South Africa’s Jacob Zuma is facing a pivotal battle for his scandal-ridden presidency. There was a time, however, when he was known as a fiery fighter against apartheid and a political prisoner alongside Nelson Mandela.
Jacob Zuma has weathered many political storms since taking over as president of South Africa in 2009 — including several no-confidence votes and literally hundreds of corruption charges. Now, however, Zuma appears to have run out of options. After losing the support of his own party, the African National Congress (ANC), the 75-year-old president is reportedly negotiating his exit from power.
Zuma’s fall from grace marks the culmination of an extraordinary public career that started many decades ago in rural South Africa. He was born to a working-class family in 1942, in the eastern town of Nkandla. Zuma’s father, a police officer from the Zulu tribe, died when the future president was 5 years old.
Zuma said his father’s death prompted his mother to return to her parental home in nearby KwaMaphumulo.
“I was supposed to start school there,” Zuma is quoted as saying in a 2008 biography written by the South African reporter Jeremy Gorin, “I was about 7 or 8 years old, but my grandfather, whose herdboy had gone off somewhere, asked that I take care of his cattle.”
“So, although I was supposed to go to school, I couldn’t,” Zuma added.
Zuma said he taught himself to read and write during his years as a shepherd by asking other children for lessons and borrowing books.
A political prisoner
Zuma’s oldest half-brother was an active member of the ANC, then a political movement fighting apartheid and discrimination against black people in South Africa. This eventually prompted Zuma to join the organization in 1959, when he was 17 years old.
In 1961, the ANC started an armed uprising against the regime and Zuma became a member of a military wing of the movement. According to Zuma’s biography on the ANC website, he took part in sabotage operations in his native province. He was arrested with dozens of other ANC militants in 1963 while on his way out of the country for combat training.
The apartheid regime subsequently sentenced Zuma to 10 years in prison for conspiring to overthrow the government. He was imprisoned on Robben Island alongside Nelson Mandela and other leaders of the anti-apartheid movement.

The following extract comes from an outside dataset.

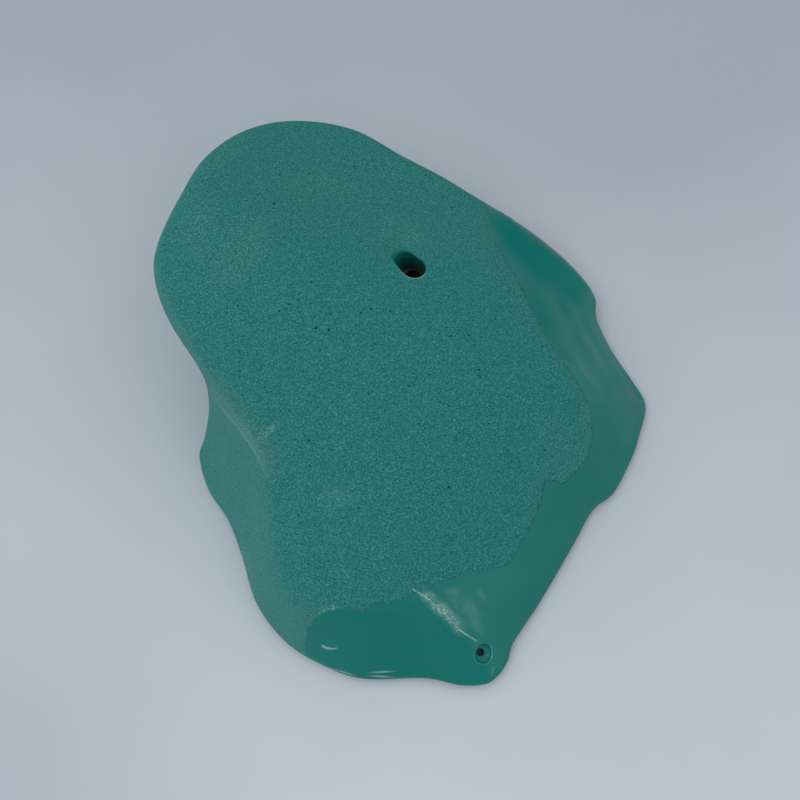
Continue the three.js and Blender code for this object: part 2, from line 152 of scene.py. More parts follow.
# Forms moulded into the skin, each a line over it: the points' x, y, z, how far the form spreads
# to each side of them and how far it stands out, or sinks in where negative, in millimetres. A
# form is laid down in steps of FORM_STEP.
MOULDED_FORMS = (
    # Right flank, five lines from the rough skin to the outline: the smooth scoop at the far end
    # and its lip, the second scoop beside the rough skin, the lower shoulder, the rolled corner
    (
        (73, 72, 52, 8, -0.2), (82, 47, 56, 8, -0.7), (90, 27, 58, 8, -1.6), (99, 10, 57, 8, -1.6),
        (109, -6, 52, 8, -1.6), (117, -23, 44, 8, -1.6), (117, -39, 36, 8, 0.2),
        (111, -52, 33, 8, 0.6),
    ),
    (
        (62, 132, 35, 9, 0), (71, 107, 38, 9, 0.9), (81, 84, 41, 9, -0.4), (91, 60, 43, 9, 0.5),
        (100, 41, 43, 9, 0.7), (108, 22, 45, 9, -0.4), (118, 5, 41, 9, -0.2),
        (125, -15, 38, 9, -0.2), (128, -31, 29, 9, 0.5), (120, -48, 28, 9, 0.5),
    ),
    (
        (66, 135, 30, 10, 0), (78, 115, 32, 10, 2), (91, 95, 32, 10, 0.6), (102, 75, 31, 10, -0.4),
        (111, 55, 30, 10, 1.3), (118, 35, 30, 10, 1.3), (129, 16, 27, 10, 0.2),
        (137, -4, 26, 10, 0.7), (139, -23, 21, 10, 1.8), (131, -42, 20, 10, 0.9),
    ),
    (
        (69, 134, 28, 9, 0), (84, 121, 27, 9, 0.5), (100, 105, 25, 9, 1), (114, 88, 22, 9, 0.9),
        (122, 68, 19, 9, 1), (127, 48, 18, 9, 1.1), (139, 29, 14, 9, 0.5), (148, 8, 13, 9, 0),
        (150, -13, 14, 9, 0.7), (141, -37, 14, 9, 0),
    ),
    (
        (71, 133, 27, 8, 0.7), (89, 124, 22, 8, 0.1), (104, 112, 19, 8, -0.6), (121, 97, 15, 8, 0),
        (130, 79, 12, 8, 0.9), (135, 58, 9, 8, 0.2), (144, 35, 7, 8, -0.5), (156, 16, 6, 8, -1),
        (160, -6, 8, 8, -1), (150, -32, 9, 8, -0.8),
    ),
    # Short crest out of the rough skin
    ((97, 8, 60, 3, 0.4), (104.7, 4, 55, 4, 1), (112.5, 1, 48, 5, 0.8), (125, 0, 34, 6, 0.3)),
    # Hollow in the left flank, below the crest that the rough skin rolls over
    (
        (-116, -26, 60, 5, -0.8), (-111, -38, 53, 8, -1.8), (-107, -52, 45, 10, -2.2),
        (-103, -68, 35, 9, -1.4), (-98, -84, 28, 7, -0.5),
    ),
    (
        (-123, -15, 73, 3, 0.3), (-113, -29, 72, 3, 0.7), (-100, -44, 70, 3.5, 0.7),
        (-91, -58, 65, 4, 0.3),
    ),
    # Crest between the two lower facets
    ((5, -132, 38, 2, 0.2), (15, -141, 33, 3, 0.4), (27, -151, 27, 3, 0.5), (38, -158, 21, 3, 0.3)),
    # Shallow dishes of the lower facets
    ((-42, -157, 26, 8, -0.5), (-20, -159, 26, 10, -0.8), (2, -160, 23, 8, -0.6)),
    (
        (52, -130, 26, 8, -0.4), (68, -116, 24, 10, -0.8), (88, -92, 24, 10, -0.8),
        (104, -68, 28, 8, -0.4),
    ),
    # Soft entry at the upper left of the bolt hole
    (
        (-17, 71, 81, 5, -0.8), (-14, 78, 79, 6, -2.4), (-8.5, 82.5, 77, 6, -2.4),
        (-1, 84, 76, 5, -0.8),
    ),
)
FORM_STEP = 2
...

After finishing his sentence in 1973, Zuma worked to shore up the ANC’s underground movement and bring in new recruits for military training. He left South Africa for fear of arrest in 1975 and spent nearly 15 years in exile. According to a short autobiographical essay that Zuma wrote in the 1980s, he continued to work for the ANC from Swaziland and Mozambique.
Zuma traveled to the Soviet Union for what he called a three-month “leadership course” in 1978 because Moscow provided large financial and tactical support to the ANC.
‘Warrior without weapons’
Zuma used both his prison term and his time in exile to expand his education. He reportedly speaks English, Russian, French and Portuguese, in addition to Xhosa, Swahili, and his native Zulu.
“If you are determined to educate yourself, it is possible — I’ve done it,” he said in a 1990 interview. “Without education one is like a warrior without weapons.”
By 1987, Zuma worked his way to the top of the ANC’s intelligence department and underground operations. The end of the 1980s also saw the apartheid regime starting to shake, with the ANC selecting Zuma, Nelson Mandela and Thabo Mbeki to engage in talks with the government. With Nelson Mandela eventually released from prison in 1990, Zuma became one of the first ANC leaders to return to the country.
Four marriages
Mandela’s election victory in 1994 marked the end of the white-minority rule. By the end of the year, Zuma was voted to one of the top positions within the now ruling ANC. In 1998, he received the Nelson Mandela award for Outstanding Leadership for ending politically charged violence in his native region.
Mandela retired from politics in 1999, handing over the reins to his vice president, Mbeki. As Mbeki moved up to the presidential post, Zuma took over as vice president. It was about this time that reports emerged that he had accepted bribes in a controversial arms deal with a French company. The scandal broke in late 2005, prompting Tbeki to dismiss him as vice president.
Just months later, Zuma was accused of raping a family friend. He was found not guilty in 2006.
Zuma is believed to have more than 20 children with several different women. In accordance with Zulu traditions and South African laws, Zuma is a polygamist and currently married to four wives.
Pushing Mbeki aside
Zuma managed to wrestle control of the ruling party away from Mbeki by the end of 2007. Less than a year after Zuma was voted party leader, Mbeki resigned as president. In April 2009, South Africa’s chief prosecutor announced that corruption charges against Zuma were being dropped due to evidence of political tampering.
That allowed Zuma to run for president and win the 2009 vote. His win ushered a presidency marred with numerous scandals involving charges of graft, wasting of public money and ties to the India-born Gupta family.
The bribery accusations have continued to haunt Zuma throughout his presidency, with a court eventually deciding to reinstate the case in late 2017. In December, he was replaced as ANC leader by his vice president, Cyril Ramaphosa. It is now mostly a question of how much longer Zuma will remain president.